**TO DO:** Give back all the data exactly, line by line.

**COLLECTED MATERIAL:**
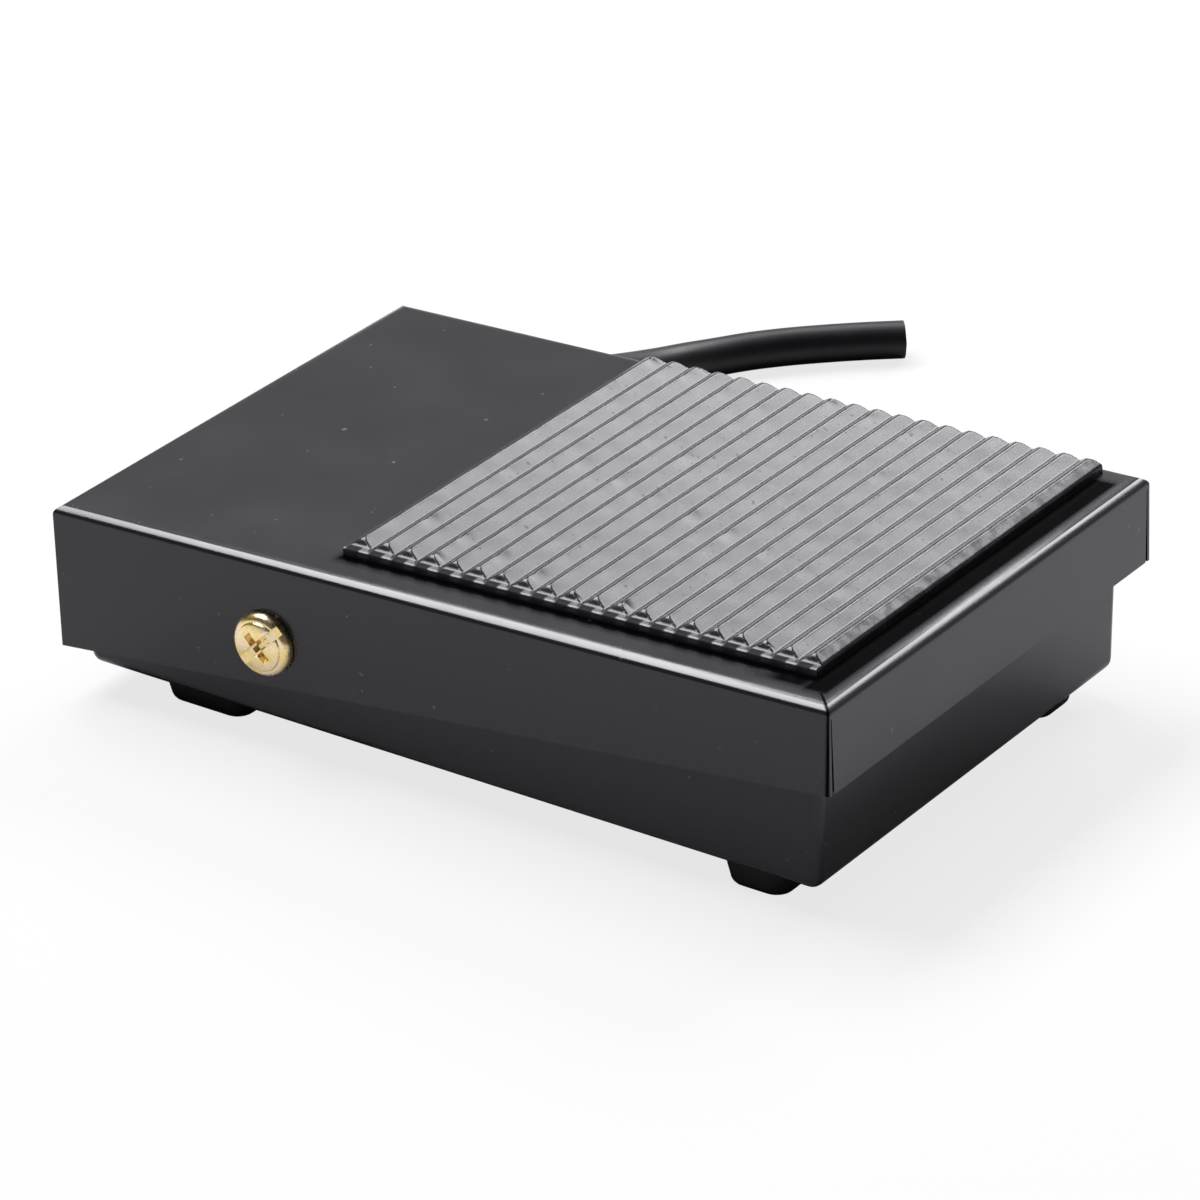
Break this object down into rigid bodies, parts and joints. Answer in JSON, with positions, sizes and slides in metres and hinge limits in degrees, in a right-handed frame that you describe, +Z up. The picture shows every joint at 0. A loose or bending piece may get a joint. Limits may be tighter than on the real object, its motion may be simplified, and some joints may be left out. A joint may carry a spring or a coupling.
{
  "type": "foot switch",
  "caption": "Low rectangular foot switch: a hinged steel pedal with a ribbed tread over a steel base on rubber feet, with a short cable.",
  "frame": {"origin": "middle of the object's underside at floor level, under the feet, leaving the free cable out", "axes": "+X towards the toe end of the pedal, +Z up, +Y towards the side that the cable leaves"},
  "size_m": [0.0983, 0.129, 0.0276],
  "materials": {
    "base_paint": "gloss black paint",
    "cover_paint": "gloss black paint",
    "tread_plastic": "gloss black moulded plastic",
    "foot_rubber": "matte black rubber",
    "yellow_zinc": "yellow passivated zinc",
    "bright_zinc": "bright zinc plate",
    "nylon_white": "natural nylon",
    "spring_steel": "drawn spring wire",
    "switch_plastic": "moulded phenolic",
    "plunger_plastic": "red moulded plastic",
    "terminal_brass": "rolled brass",
    "sleeve_plastic": "grey soft vinyl",
    "grommet_rubber": "black rubber",
    "cable_jacket": "black vinyl jacket",
    "brown_insulation": "brown vinyl",
    "blue_insulation": "blue vinyl"
  },
  "bodies": {
    "base": {"base_tray": "base_paint", "foot_front_near": "foot_rubber", "foot_front_far": "foot_rubber", "foot_rear_near": "foot_rubber", "foot_rear_far": "foot_rubber", "pivot_screw_near": "yellow_zinc", "pivot_screw_far": "yellow_zinc", "pivot_nut_near": "bright_zinc", "pivot_nut_far": "bright_zinc", "pivot_washer_near": "nylon_white", "pivot_washer_far": "nylon_white", "spring_seat": "bright_zinc", "return_spring": "spring_steel", "switch_case": "switch_plastic", "switch_lid": "switch_plastic", "switch_bracket": "bright_zinc", "switch_screws": "bright_zinc", "switch_nuts": "bright_zinc", "terminal_common": "terminal_brass", "terminal_closed": "terminal_brass", "terminal_open": "terminal_brass", "sleeve_common": "sleeve_plastic", "sleeve_open": "sleeve_plastic", "cable_grommet": "grommet_rubber", "cable_tail": "cable_jacket", "core_brown": "brown_insulation", "core_blue": "blue_insulation", "saddle_lower": "nylon_white", "saddle_upper": "nylon_white", "saddle_screws": "bright_zinc", "cable": "cable_jacket"},
    "pedal": {"pedal_cover": "cover_paint", "tread_pad": "tread_plastic", "spring_cap": "bright_zinc"},
    "plunger": {"switch_plunger": "plunger_plastic"}
  },
  "joints": [
    {"name": "pedal_hinge", "type": "hinge", "parent": "base", "child": "pedal", "pos_m": [-0.021, 0, 0.0137], "axis": [0, 1, 0], "range_deg": [0, 3], "stiffness_Nm_per_rad": 1.9, "springref_deg": -7.45, "deforming": ["return_spring"]},
    {"name": "plunger_slide", "type": "slide", "parent": "base", "child": "plunger", "axis": [0, 0, -1], "range_m": [0, 0.0017]}
  ],
  "couplings": [
    {"joint": "plunger_slide", "follows": "pedal_hinge", "m_per_rad": 0.0306}
  ]
}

**RESULT:**
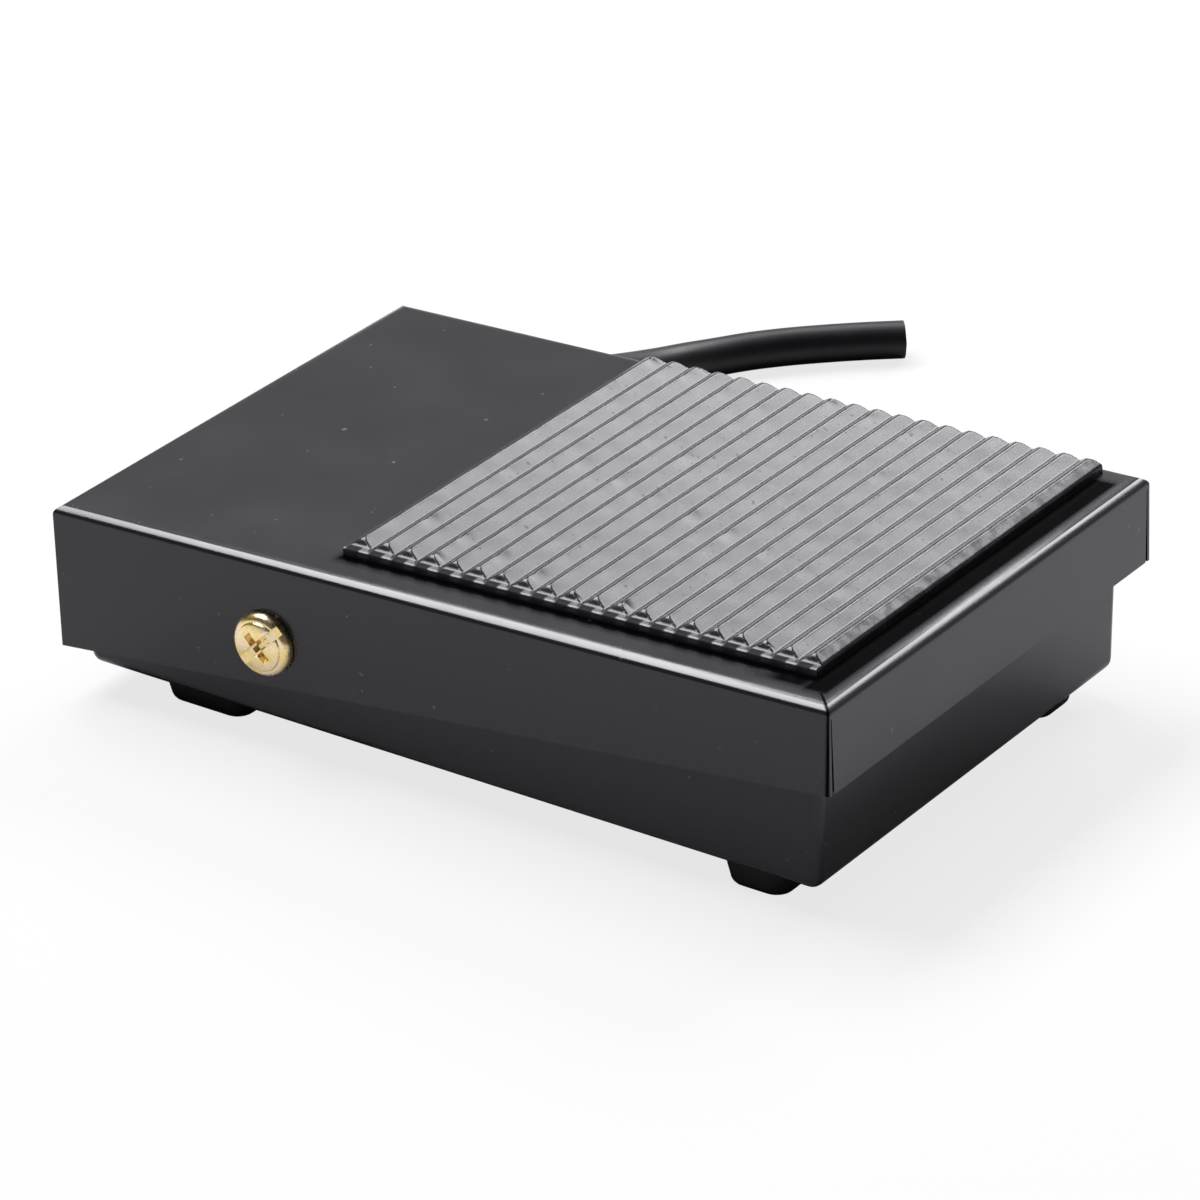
Break this object down into rigid bodies, parts and joints. Answer in JSON, with positions, sizes and slides in metres and hinge limits in degrees, in a right-handed frame that you describe, +Z up. The picture shows every joint at 0. A loose or bending piece may get a joint. Limits may be tighter than on the real object, its motion may be simplified, and some joints may be left out. A joint may carry a spring or a coupling.
{
  "type": "foot switch",
  "caption": "Low rectangular foot switch: a hinged steel pedal with a ribbed tread over a steel base on rubber feet, with a short cable.",
  "frame": {"origin": "middle of the object's underside at floor level, under the feet, leaving the free cable out", "axes": "+X towards the toe end of the pedal, +Z up, +Y towards the side that the cable leaves"},
  "size_m": [0.0983, 0.129, 0.0276],
  "materials": {
    "base_paint": "gloss black paint",
    "cover_paint": "gloss black paint",
    "tread_plastic": "gloss black moulded plastic",
    "foot_rubber": "matte black rubber",
    "yellow_zinc": "yellow passivated zinc",
    "bright_zinc": "bright zinc plate",
    "nylon_white": "natural nylon",
    "spring_steel": "drawn spring wire",
    "switch_plastic": "moulded phenolic",
    "plunger_plastic": "red moulded plastic",
    "terminal_brass": "rolled brass",
    "sleeve_plastic": "grey soft vinyl",
    "grommet_rubber": "black rubber",
    "cable_jacket": "black vinyl jacket",
    "brown_insulation": "brown vinyl",
    "blue_insulation": "blue vinyl"
  },
  "bodies": {
    "base": {"base_tray": "base_paint", "foot_front_near": "foot_rubber", "foot_front_far": "foot_rubber", "foot_rear_near": "foot_rubber", "foot_rear_far": "foot_rubber", "pivot_screw_near": "yellow_zinc", "pivot_screw_far": "yellow_zinc", "pivot_nut_near": "bright_zinc", "pivot_nut_far": "bright_zinc", "pivot_washer_near": "nylon_white", "pivot_washer_far": "nylon_white", "spring_seat": "bright_zinc", "return_spring": "spring_steel", "switch_case": "switch_plastic", "switch_lid": "switch_plastic", "switch_bracket": "bright_zinc", "switch_screws": "bright_zinc", "switch_nuts": "bright_zinc", "terminal_common": "terminal_brass", "terminal_closed": "terminal_brass", "terminal_open": "terminal_brass", "sleeve_common": "sleeve_plastic", "sleeve_open": "sleeve_plastic", "cable_grommet": "grommet_rubber", "cable_tail": "cable_jacket", "core_brown": "brown_insulation", "core_blue": "blue_insulation", "saddle_lower": "nylon_white", "saddle_upper": "nylon_white", "saddle_screws": "bright_zinc", "cable": "cable_jacket"},
    "pedal": {"pedal_cover": "cover_paint", "tread_pad": "tread_plastic", "spring_cap": "bright_zinc"},
    "plunger": {"switch_plunger": "plunger_plastic"}
  },
  "joints": [
    {"name": "pedal_hinge", "type": "hinge", "parent": "base", "child": "pedal", "pos_m": [-0.021, 0, 0.0137], "axis": [0, 1, 0], "range_deg": [0, 3], "stiffness_Nm_per_rad": 1.9, "springref_deg": -7.45, "deforming": ["return_spring"]},
    {"name": "plunger_slide", "type": "slide", "parent": "base", "child": "plunger", "axis": [0, 0, -1], "range_m": [0, 0.0017]}
  ],
  "couplings": [
    {"joint": "plunger_slide", "follows": "pedal_hinge", "m_per_rad": 0.0306}
  ]
}